Une plainte pour abus de faiblesse doit également être déposée. N’importe quel tiers, proche ou professionnel, peut et même doit, faire état de la situation par un signalement au procureur de la République. Ce signalement complet pourra mener à une véritable enquête de police. L’obligation de signalement est un devoir citoyen. Les lanceurs d’alerte ne peuvent être sanctionnés, même s’ils se sont trompés, à condition d’être de bonne foi.
De manière générale, il faut savoir, lorsque l’abuseur voit les ressources financières de sa victime être contrôlées, qu’il s’en va et change de proie. Ce mécanisme est fréquent avec les abuseurs individuels, mais plus difficile avec les sectes qui sont mieux organisées et moins visibles.
Ainsi qu’il vient d’être démontré, les mesures réparatrices sont très difficiles à mettre en œuvre.
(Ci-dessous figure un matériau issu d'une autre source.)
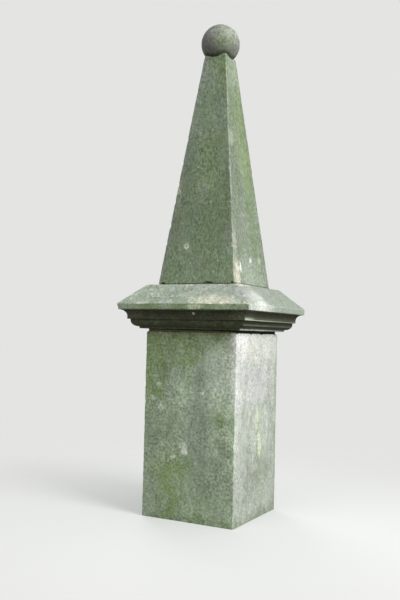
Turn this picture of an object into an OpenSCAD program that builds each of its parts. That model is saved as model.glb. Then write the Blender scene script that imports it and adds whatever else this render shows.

Il est d’autant plus important de prévoir ces mesures, dont la procuration bancaire et le mandat de protection future sont les plus efficaces.
La meilleure façon de protéger la personne âgée des sectes ou des abuseurs individuels, qui utilisent les mêmes méthodes, est de renforcer les liens entre les aidants et leurs proches, ce qui leur permettra d’intervenir en cas de nécessité. Il est de leur devoir de se faire donner pouvoir d’intervenir en cas de besoin, grâce à des procurations bancaires et un mandat de protection future rédigés quand tout va bien. Si la vie a causé un éloignement, c’est le moment de rétablir les liens.